Questa cifra ragguardevole ha destato l’interesse della Glickon, una startup con sede a Milano e specializzata nelle risorse umane, che ha eseguito una ricerca sul rapporto tra lavoro e felicità. Ovvero: “si riesce in questo vortice infinito di ore dedicate al lavoro per guadagnarsi l’amaro pane, a ritagliarsi sprazzi di felicità”? È emerso che per l’80% degli intervistati, la felicità è molto rilevante e per il 97% questa condizione favorisce la produttività. Il 66% è sostanzialmente soddisfatto del lavoro che fa, pur non svolgendo le mansioni che sognava e pur non svolgendo un lavoro adeguato agli studi effettuati. È molto probabile che la situazione economica in generale e del mercato del lavoro in particolare abbia contribuito non poco a dati del genere.

È a tutti noto il fenomeno delle “grandi dimissioni”, in cui si è assistito all’abbandono del posto di lavoro per dedicare più tempo a sé stessi. Un forte cambiamento di valori e priorità, che dimostra l’inversione di tendenza. Ma qual è la scala di valori sul lavoro? Al primo posto ci sono le relazioni coi colleghi e il contesto lavorativo, seguite dalla propria specifica attività. Poi da flessibilità, incentivi e stipendio. Un aspetto che è venuto fuori è rappresentato dalla richiesta per la valorizzazione dei talenti, che le aziende devono essere in grado di trattenere e pagare bene, oltre che migliorare le condizioni che incidono su benessere del lavoratore. Ma come percepiscono la felicità le varie generazioni?
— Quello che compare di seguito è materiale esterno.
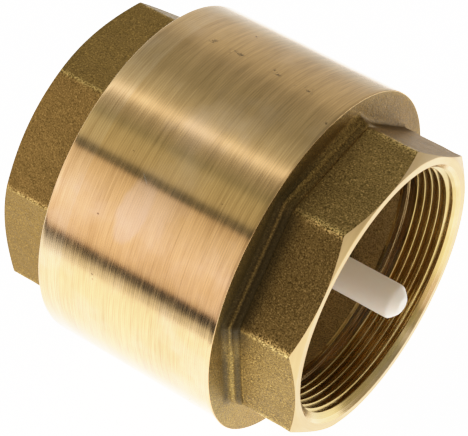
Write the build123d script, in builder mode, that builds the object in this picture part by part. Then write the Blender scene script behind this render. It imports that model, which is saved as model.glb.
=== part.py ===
from build123d import *
import os
from math import cos, radians

# In-line spring check valve, two female G 2 1/2 ports.
# +X is the flow direction and the valve axis, +Z is up.
# The origin is on the axis, where the inlet thread's full wall starts, one lead-in
# (mouth_r - thread_minor_r) inside the inlet face. Millimetres.

# ---------------------------------------------------------------- main sizes
# G 2 1/2, 11 threads per inch: the thread is cosmetic, the bore is its minor diameter
thread_minor_r = 36.113
mouth_r = 38.66             # 45 degree lead-in at each mouth
lead = mouth_r - thread_minor_r

barrel_d = 101.0            # turned barrel, outside
inlet_oct_len = 19.4        # inlet face to the barrel
barrel_len = 56.3
outlet_oct_len = 20.6       # barrel to the outlet face
rim_len = 7.3               # rim of the inlet end piece, flush with the barrel

x_in = -lead                            # inlet face
x_rim = x_in + inlet_oct_len            # barrel starts
x_joint = x_rim + rim_len               # end piece meets the body
x_flange = x_rim + barrel_len           # barrel ends
x_out = x_flange + outlet_oct_len       # outlet face

inlet_af = 82.8             # octagon across flats, inlet side
outlet_af = 81.6            # octagon across flats, outlet side
inlet_oct_turn = 20.6       # a corner's angle from +Y towards +Z, degrees
outlet_oct_turn = 24.9
oct_chamfer_deg = 30.0      # turned chamfer on the octagon's corners
collar_rise = 1.0           # raised octagonal collar at the outlet flange
collar_len = 2.8

# ---------------------------------------------------------------- inside
inlet_thread_x = x_in + 16.9    # inlet thread's inner end
seat_r = 30.0               # waterway through the seat
seat_x = x_in + 34.0               # seat face
seat_nose_r = 33.5
spigot_r = 45.45            # end piece's male thread, screwed into the body
spigot_in_r = 42.0
spigot_x = x_in + 40.0
body_thread_r = 45.5
body_thread_x = x_in + 41.0     # its inner end in the body
seal_groove_r = 48.1
seal_groove_len = 2.0
chamber_r = 44.5
chamber_x = x_in + 69.7            # chamber's outlet end wall
outlet_cast_r = 37.0
outlet_thread_x = x_in + 79.1      # outlet thread's inner end

# moving disc
disc_r = 38.0
plate_x0, plate_x1 = x_in + 37.0, x_in + 41.5
seal_t = 3.0
boss_r, boss_x = 9.0, x_in + 46.5
stem_r = 4.9
stem_shoulder_x = x_out + 3.85
stem_tip_x = x_out + 6.15
stem_tip_r = 2.3
lift = 15.0

# guide
hub_x0 = boss_x + lift
hub_x1 = x_in + 77.5
hub_r = 8.5
guide_bore_r = stem_r + 0.06
spring_seat_x = x_in + 62.5
spring_seat_r = 14.0
guide_ring_x = x_in + 63.7
guide_ring_r = 44.3
guide_ring_in = 41.0
arm_t = 3.5

# spring
wire_r = 0.75
coil_r = 11.2
coil_turns = 3.5

os.makedirs("parts", exist_ok=True)


def limit_x(af):
    """Axial depth of the corner chamfer at the octagon's corners."""
    apothem = af / 2
    return (apothem / cos(radians(22.5)) - apothem) * 0.5774


# ---------------------------------------------------------------- valve body
out_corner = outlet_af / 2 / cos(radians(22.5))
dx = limit_x(outlet_af)
with BuildPart() as valve_body:
    # outlet octagon
    with BuildSketch(Plane.YZ.offset(x_flange)):
        RegularPolygon(radius=out_corner, side_count=8, rotation=outlet_oct_turn)
    extrude(amount=outlet_oct_len)
    # corners turned back at 30 degrees
    with BuildSketch(Plane.XY):
        with BuildLine():
            Polyline(
                (x_flange, 0),
                (x_flange, out_corner + 2),
                (x_out - dx - 2 * 0.5774, out_corner + 2),
                (x_out, outlet_af / 2),
                (x_out, 0),
                close=True,
            )
        make_face()
    revolve(axis=Axis.X, mode=Mode.INTERSECT)
    # raised collar at the flange
    with BuildSketch(Plane.YZ.offset(x_flange)):
        RegularPolygon(
            radius=(outlet_af / 2 + collar_rise) / cos(radians(22.5)),
            side_count=8,
            rotation=outlet_oct_turn,
        )
    extrude(amount=collar_len, taper=8)
    # barrel
    with BuildSketch(Plane.XY):
        with BuildLine():
            Polyline(
                (x_joint, 0),
                (x_joint, barrel_d / 2 - 0.25),
                (x_joint + 0.25, barrel_d / 2),
                (x_flange - 0.5, barrel_d / 2),
                (x_flange, barrel_d / 2 - 0.5),
                (x_flange, 0),
                close=True,
            )
        make_face()
    revolve(axis=Axis.X)
    # everything hollow inside it
    with BuildSketch(Plane.XY):
        with BuildLine():
            Polyline(
                (x_joint - 1, 0),
                (x_joint - 1, seal_groove_r),
                (x_joint + seal_groove_len, seal_groove_r),
                (x_joint + seal_groove_len, body_thread_r),
                (body_thread_x, body_thread_r),
                (body_thread_x + 1.0, chamber_r),
                (chamber_x, chamber_r),
                (chamber_x, outlet_cast_r),
                (outlet_thread_x - 0.9, outlet_cast_r),
                (outlet_thread_x, thread_minor_r),
                (x_out - lead, thread_minor_r),
                (x_out + 1, mouth_r + 1),
                (x_out + 1, 0),
                close=True,
            )
        make_face()
    revolve(axis=Axis.X, mode=Mode.SUBTRACT)
valve_body.part.label = "valve_body"
export_step(valve_body.part, "parts/valve_body.step")

# ---------------------------------------------------------------- inlet end piece
in_corner = inlet_af / 2 / cos(radians(22.5))
dxi = limit_x(inlet_af)
with BuildPart() as inlet_end_piece:
    # inlet octagon
    with BuildSketch(Plane.YZ.offset(x_in)):
        RegularPolygon(radius=in_corner, side_count=8, rotation=inlet_oct_turn)
    extrude(amount=inlet_oct_len)
    with BuildSketch(Plane.XY):
        with BuildLine():
            Polyline(
                (x_in, 0),
                (x_in, inlet_af / 2),
                (x_in + dxi + 2 * 0.5774, in_corner + 2),
                (x_rim, in_corner + 2),
                (x_rim, 0),
                close=True,
            )
        make_face()
    revolve(axis=Axis.X, mode=Mode.INTERSECT)
    # rim flush with the barrel, and the male thread's spigot
    with BuildSketch(Plane.XY):
        with BuildLine():
            Polyline(
                (x_rim, 0),
                (x_rim, barrel_d / 2 - 0.5),
                (x_rim + 0.5, barrel_d / 2),
                (x_joint - 0.25, barrel_d / 2),
                (x_joint, barrel_d / 2 - 0.25),
                (x_joint, spigot_r),
                (spigot_x - 0.8, spigot_r),
                (spigot_x, spigot_r - 0.8),
                (spigot_x, 0),
                close=True,
            )
        make_face()
    revolve(axis=Axis.X)
    # inlet port, relief groove and waterway, seat nose and the pocket round it
    with BuildSketch(Plane.XY):
        with BuildLine():
            Polyline(
                (x_in - 1, 0),
                (x_in - 1, mouth_r + 1),
                (0, thread_minor_r),
                (inlet_thread_x, thread_minor_r),
                (inlet_thread_x + 0.9, 37.0),
                (x_in + 20.2, 37.0),
                (x_in + 24.5, seat_r),
                (seat_x - 0.6, seat_r),
                (seat_x, seat_r + 0.6),
                (seat_x, seat_nose_r - 0.5),
                (seat_x - 0.5, seat_nose_r),
                (seat_x - 3.0, seat_nose_r + 1.2),
                (seat_x - 3.0, spigot_in_r),
                (spigot_x + 1, spigot_in_r),
                (spigot_x + 1, 0),
                close=True,
            )
        make_face()
    revolve(axis=Axis.X, mode=Mode.SUBTRACT)
inlet_end_piece.part.label = "inlet_end_piece"
export_step(inlet_end_piece.part, "parts/inlet_end_piece.step")

# ---------------------------------------------------------------- seal ring in the joint
with BuildPart() as body_seal_ring:
    with BuildSketch(Plane.YZ.offset(x_joint)):
        Circle(seal_groove_r - 0.1)
        Circle(spigot_r + 0.15, mode=Mode.SUBTRACT)
    extrude(amount=seal_groove_len)
body_seal_ring.part.label = "body_seal_ring"
export_step(body_seal_ring.part, "parts/body_seal_ring.step")

# ---------------------------------------------------------------- disc carrier with stem
with BuildPart() as disc_carrier:
    with BuildSketch(Plane.XY):
        with BuildLine():
            Polyline(
                (plate_x0 - seal_t, 0),
                (plate_x0 - seal_t, 12.0),
                (plate_x0, 12.0),
                (plate_x0, 36.6),
                (plate_x0 - 1.8, 36.6),
                (plate_x0 - 1.8, disc_r - 0.4),
                (plate_x0 - 1.4, disc_r),
                (plate_x1 - 1.2, disc_r),
                (plate_x1, disc_r - 1.2),
                (plate_x1, boss_r),
                (boss_x, boss_r),
                (boss_x, stem_r),
                (stem_shoulder_x, stem_r),
                (stem_tip_x - 0.3, stem_tip_r + 0.25),
                (stem_tip_x, stem_tip_r - 0.3),
                (stem_tip_x, 0),
                close=True,
            )
        make_face()
    revolve(axis=Axis.X)
    # pilot hole for the clamp screw
    with BuildSketch(Plane.YZ.offset(plate_x0 - seal_t)):
        Circle(3.02)
    extrude(amount=15.0, mode=Mode.SUBTRACT)
disc_carrier.part.label = "disc_carrier"
export_step(disc_carrier.part, "parts/disc_carrier.step")

# ---------------------------------------------------------------- disc seal
with BuildPart() as disc_seal:
    with BuildSketch(Plane.YZ.offset(plate_x0 - seal_t)):
        Circle(36.5)
        Circle(12.1, mode=Mode.SUBTRACT)
    extrude(amount=seal_t)
disc_seal.part.label = "disc_seal"
export_step(disc_seal.part, "parts/disc_seal.step")

# ---------------------------------------------------------------- clamp plate, washer, screw
with BuildPart() as seal_clamp_plate:
    with BuildSketch(Plane.YZ.offset(plate_x0 - seal_t - 2.0)):
        Circle(27.5)
        Circle(3.3, mode=Mode.SUBTRACT)
    extrude(amount=2.0)
    chamfer(seal_clamp_plate.edges().group_by(Axis.X)[0].sort_by(SortBy.LENGTH)[-1], 0.5)
seal_clamp_plate.part.label = "seal_clamp_plate"
export_step(seal_clamp_plate.part, "parts/seal_clamp_plate.step")

with BuildPart() as clamp_washer:
    with BuildSketch(Plane.YZ.offset(plate_x0 - seal_t - 3.2)):
        Circle(6.25)
        Circle(3.2, mode=Mode.SUBTRACT)
    extrude(amount=1.2)
clamp_washer.part.label = "clamp_washer"
export_step(clamp_washer.part, "parts/clamp_washer.step")

screw_x = plate_x0 - seal_t - 3.2
with BuildPart() as clamp_screw:
    with BuildSketch(Plane.YZ.offset(screw_x - 4.0)):
        RegularPolygon(radius=5.0, side_count=6, major_radius=False)
    extrude(amount=4.0)
    with BuildSketch(Plane.XY):
        with BuildLine():
            Polyline(
                (screw_x - 4.0, 0),
                (screw_x - 4.0, 4.8),
                (screw_x - 3.4, 5.9),
                (screw_x, 5.9),
                (screw_x, 0),
                close=True,
            )
        make_face()
    revolve(axis=Axis.X, mode=Mode.INTERSECT)
    with BuildSketch(Plane.YZ.offset(screw_x)):
        Circle(3.0)
    extrude(amount=16.8)
clamp_screw.part.label = "clamp_screw"
export_step(clamp_screw.part, "parts/clamp_screw.step")

# ---------------------------------------------------------------- stem guide
with BuildPart() as stem_guide:
    # hub
    with BuildSketch(Plane.YZ.offset(hub_x0)):
        Circle(hub_r)
    extrude(amount=hub_x1 - hub_x0)
    # spring seat
    with BuildSketch(Plane.YZ.offset(spring_seat_x)):
        Circle(spring_seat_r)
    extrude(amount=2.2)
    # four arms
    with BuildSketch(Plane.YZ.offset(guide_ring_x)):
        with PolarLocations(0, 4, start_angle=45):
            with Locations((25.0, 0)):
                Rectangle(36.0, arm_t)
    extrude(amount=chamber_x - guide_ring_x)
    # outer ring, held against the chamber's end wall
    with BuildSketch(Plane.YZ.offset(guide_ring_x)):
        Circle(guide_ring_r)
        Circle(guide_ring_in, mode=Mode.SUBTRACT)
    extrude(amount=chamber_x - guide_ring_x)
    # bore for the stem
    with BuildSketch(Plane.YZ.offset(hub_x0)):
        Circle(guide_bore_r)
    extrude(amount=hub_x1 - hub_x0, mode=Mode.SUBTRACT)
stem_guide.part.label = "stem_guide"
export_step(stem_guide.part, "parts/stem_guide.step")

# ---------------------------------------------------------------- return spring
coil_x0 = plate_x1 + wire_r + 0.05
coil_len = spring_seat_x - plate_x1 - 2 * wire_r - 0.1
with BuildPart() as return_spring:
    with BuildLine() as coil:
        Helix(
            pitch=coil_len / coil_turns,
            height=coil_len,
            radius=coil_r,
            center=(coil_x0, 0, 0),
            direction=(1, 0, 0),
        )
    with BuildSketch(Plane(origin=coil.line @ 0, z_dir=coil.line % 0)):
        Circle(wire_r)
    sweep(path=coil.line, is_frenet=True)
return_spring.part.label = "return_spring"
export_step(return_spring.part, "parts/return_spring.step")
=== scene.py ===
import math
import bpy
import bmesh
import numpy as np
from mathutils import Vector, Matrix


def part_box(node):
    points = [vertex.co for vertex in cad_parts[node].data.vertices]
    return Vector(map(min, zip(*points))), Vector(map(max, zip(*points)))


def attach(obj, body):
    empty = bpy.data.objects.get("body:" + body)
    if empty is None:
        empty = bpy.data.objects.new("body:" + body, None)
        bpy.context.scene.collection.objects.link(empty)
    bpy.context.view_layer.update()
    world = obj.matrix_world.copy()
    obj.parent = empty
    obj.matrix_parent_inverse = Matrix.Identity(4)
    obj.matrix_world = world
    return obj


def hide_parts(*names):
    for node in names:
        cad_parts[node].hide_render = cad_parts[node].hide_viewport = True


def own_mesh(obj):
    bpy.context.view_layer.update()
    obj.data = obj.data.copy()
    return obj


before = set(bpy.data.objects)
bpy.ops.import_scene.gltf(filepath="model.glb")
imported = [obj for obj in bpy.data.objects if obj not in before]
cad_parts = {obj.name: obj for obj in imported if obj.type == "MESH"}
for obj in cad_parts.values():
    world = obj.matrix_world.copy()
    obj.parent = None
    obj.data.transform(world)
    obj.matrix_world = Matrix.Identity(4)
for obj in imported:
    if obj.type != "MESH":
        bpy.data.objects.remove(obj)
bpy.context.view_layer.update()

MM = 0.001
D2R = math.pi / 180.0
PITCH = 2.309            # 11 threads per inch
MINOR = 36.113
DEPTH = 1.479


def mm_box(node):
    lo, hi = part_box(node)
    return [c / MM for c in lo], [c / MM for c in hi]


body_lo, body_hi = mm_box("valve_body")
end_lo, end_hi = mm_box("inlet_end_piece")
disc_lo, disc_hi = mm_box("disc_carrier")
guide_lo, guide_hi = mm_box("stem_guide")

X_IN = end_lo[0]
X_OUT = body_hi[0]
X_JOINT = body_lo[0]
X_RIM = X_IN + 19.4
X_FLANGE = X_OUT - 20.6
R_BARREL = 50.5
MOUTH = 38.66
TURN_OUT, TURN_IN = 24.9, 20.6
AF_OUT, AF_IN = 81.6, 82.8

rng = np.random.default_rng(7)
_K = rng.normal(size=(14, 3))
_K /= np.linalg.norm(_K, axis=1)[:, None]
_F = rng.uniform(0.6, 1.9, 14)
_P = rng.uniform(0, 2 * math.pi, 14)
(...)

La Generazione Z, compresa tra gli anni 1997 e 2012, ritiene la qualità delle relazioni e la sostenibilità del proprio tempo, più decisiva rispetto a quella X, comprendente i nati tra il 1965 ed il 1980, e ai Boomer, di cui fanno parte i nati tra il 1946 ed il 1964. Lo stesso vale per altri valori, quali trasparenza ed etica. Sembrerebbe che la tendenza sia di attuare il famoso motto di Confucio: “Scegli il lavoro che ami e non lavorerai neanche per un giorno in tutta la tua vita”. Ma le cose stanno veramente così? È chiaro che se si chiede ad una persona se avere un rapporto positivo con i propri colleghi e con l’ambiente in generale possa favorire la felicità sul lavoro, non si può che rispondere in modo affermativo. Come non c’era bisogno di una ricerca per capire che il benessere psicofisico del lavoratore fa aumentare la produttività.

La situazione economica non appare come quella che scaturisce dalla ricerca. Basti fare un giro nelle stazioni affollate dei treni e delle corriere all’alba di ogni santo giorno che Dio manda in terra, da una moltitudine di individui, uomini e donne, che come in una processione laica si avviano verso il lavoro, che spesso non serve nemmeno a sbarcare il lunario. Andassero a chiedere a loro quale possa essere il rapporto tra lavoro e felicità. Oppure ai braccianti agricoli sottoposti a ogni sorta di sfruttamento e vessazione. O, ancora, ai rider che in bici scorrazzano per le nostre città sotto sole, pioggia o grandine a consegnare pasti con una paga oraria irrisoria. Ecco, chissà che classifica verrebbe fuori.